Dans tous les pays du Commonwealth, le coquelicot symbolise le sacrifice des soldats tombés sur les champs de bataille lors de la Première Guerre mondiale. De nos jours encore, le Poppy se porte le 11 novembre, accroché côté cœur pour perpétuer le souvenir des militaires, victimes de la première boucherie du XXe siècle.

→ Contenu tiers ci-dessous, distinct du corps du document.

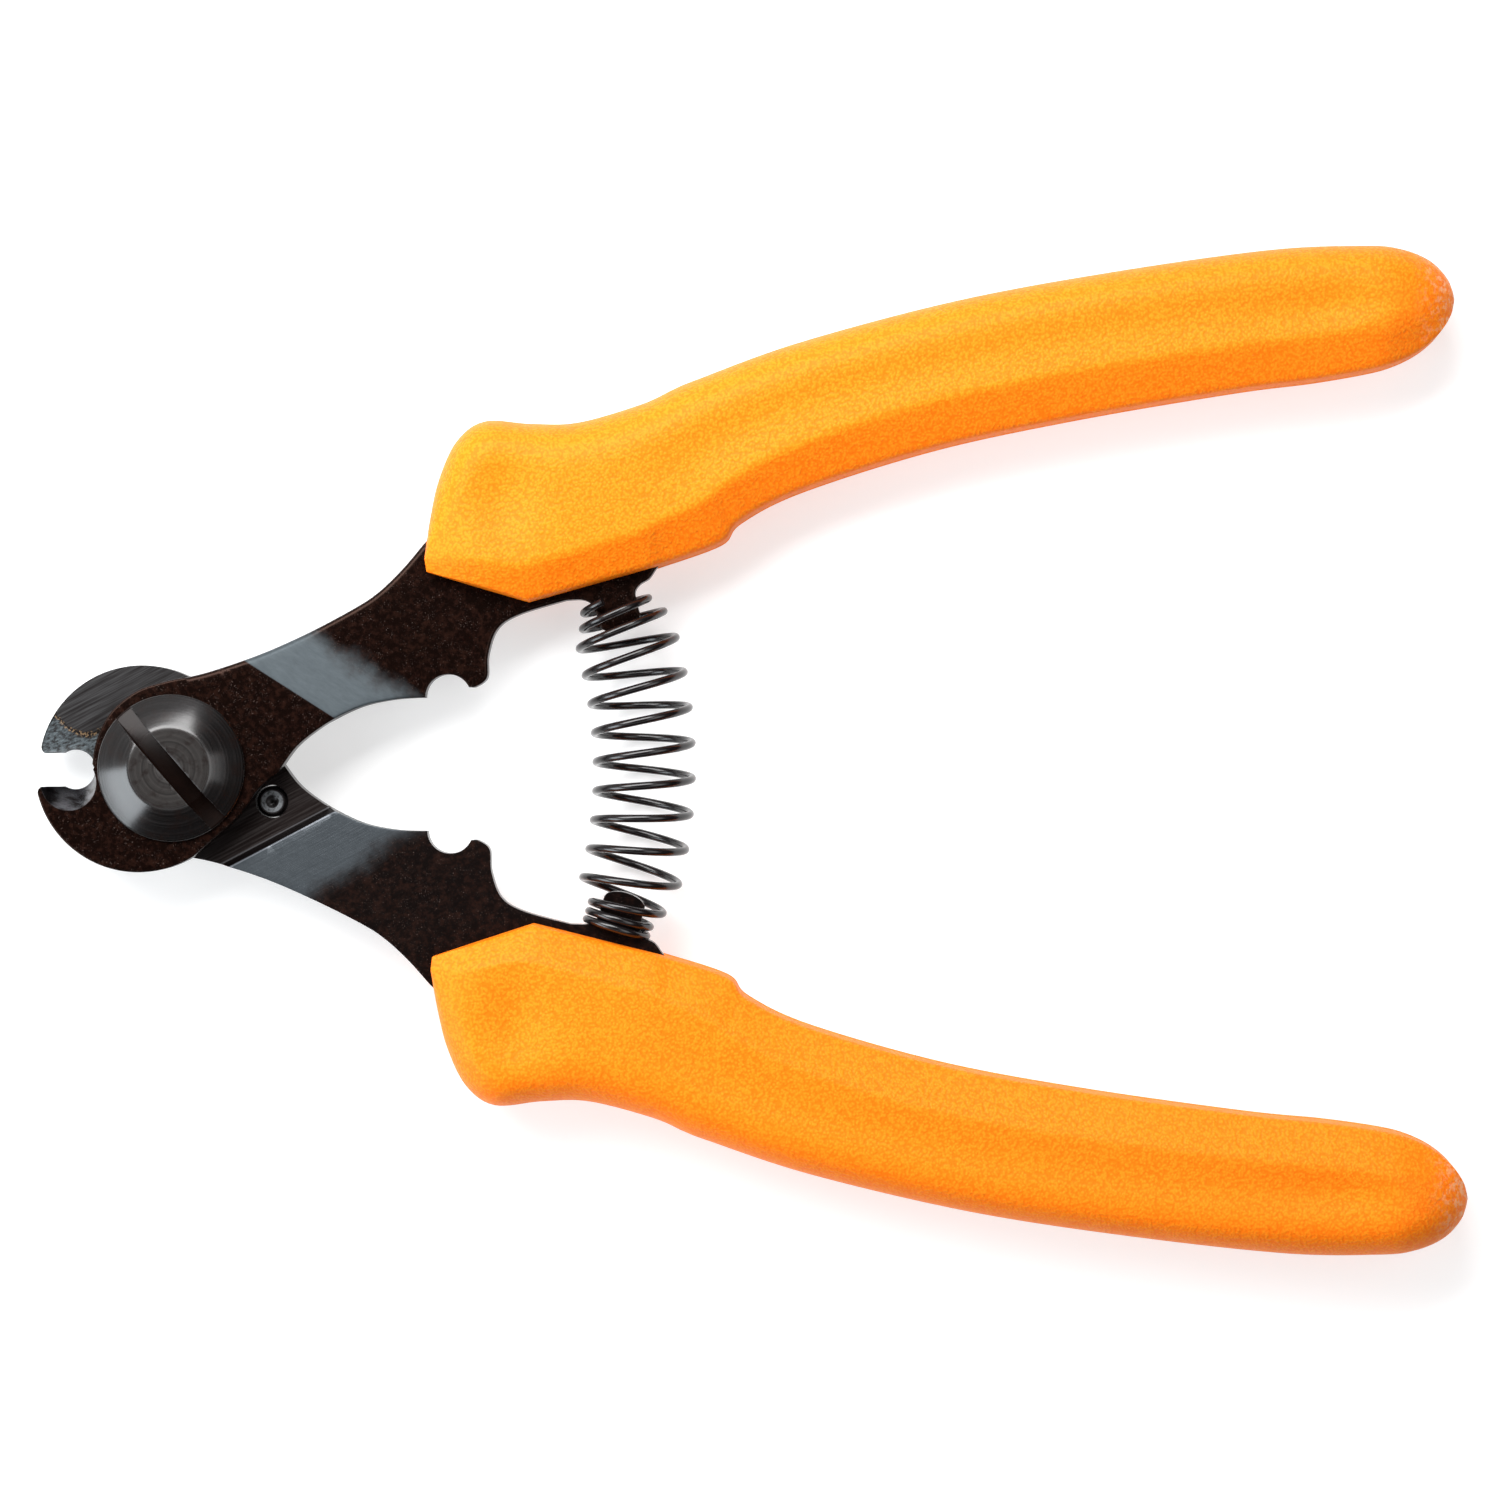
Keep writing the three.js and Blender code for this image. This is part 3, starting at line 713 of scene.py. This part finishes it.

En 1915, John McCrae, médecin biologiste, lieutenant-colonel de la Canadian Expeditionary Force s’engage dans la bataille des Flandres. À Ypres, le 22 avril, l’armée allemande utilise, massivement, pour la première fois des gaz asphyxiants. Le long de la ligne de front, 150 tonnes de chlore sont libérées. Dans les tranchées, les soldats suffoquent. John McCrae soigne des centaines de soldats, constate des dizaines de décès. Il écrit à sa mère : “J’ai l’impression de vivre un cauchemar. Les combats sont horribles. Pendant 17 jours et 17 nuits, aucun d’entre nous n’a pu changer de vêtements, ni même enlever ses bottes, si ce n’est qu’à l’occasion. Pendant tout ce temps où je n’ai pas dormi, le bruit des fusils et des mitrailleuses n’a jamais cessé, si ce n’est que durant 60 secondes (…) et comme toile de fond permanente, il y a la vue des morts, des blessés, des mutilés et la terrible angoisse que la ligne cède. (Prescott. In Flanders Fields : The Story of John McCrae)
Au champ d’honneur
John McCrae ne peut sauver l’un de ses meilleurs amis, le lieutenant Helmer. Alexis Helmer, 22 ans, est enterré le 2 mai, dans une rangée de tombes entre lesquelles sont apparus des coquelicots. Profondément marqué par cette disparition, John écrit un poème “Au champ d’honneur” inspiré par ces fleurs qui poussent là où les obus n’ont laissé que cratères et terres dévastées. Rouges comme le sang versé, les poppies fleurissent après les batailles, car la graine peut rester enfouie de nombreuses années avant de germer sur une terre remuée.
Le poème
Dans les champs de Flandre, les coquelicots fleurissent
Entre les croix qui, une rangée après l’autre,
Marquent notre place ; et dans le ciel,
Les alouettes, chantant valeureusement encore, sillonnent,
À peine audibles parmi les canons qui tonnent.
Nous, les morts, il y a quelques jours encore,
Nous vivions, goûtions l’aurore, contemplions les couchers de soleil,
Nous aimions et étions aimés ; aujourd’hui, nous voici gisant
Dans les champs de Flandre.
Reprenez notre combat contre l’ennemi :
À vous, de nos mains tremblantes, nous tendons
le flambeau ; faites-le vôtre et portez-le bien haut.
Si vous nous laissez tomber, nous qui mourons,
Nous ne trouverons pas le repos, bien que les coquelicots fleurissent
Dans les champs de Flandre.
John McCrea
Vous pouvez aussi écouter ce poème lu par Léonard Cohen ci-dessous.
Une affaire de femmes
Moina Michael, professeur à l’Université de Georgie, découvre le poème de John McCrea quelques jours avant l’Armistice de 1918. Émue, elle prend la plume et écrit à son tour un poème “We shall keep the faith” où elle promet de porter un coquelicot en souvenir des soldats disparus. Moina porte chaque jour un coquelicot de papier à la boutonnière. En 1920, une Française, Anne Guérin, découvre l’initiative de Moina Michael, l’adopte et développe l’idée. Elle fait réaliser des coquelicots artificiels, les vend pour recueillir de l’argent en faveur des enfants français orphelins, sans ressources. Le maréchal britannique Douglas Haig reprend l’idée de Mme Guérin. Douglas Haig contribue à la création de l’organisation British Poppy Day Appeal et réunit des fonds pour aider les anciens combattants invalides et démunis. Au Canada, les premiers coquelicots de papier apparaissent eux aussi, en 1921. Depuis lors, on arbore le coquelicot le jour de l’Armistice dans les pays du Commonwealth.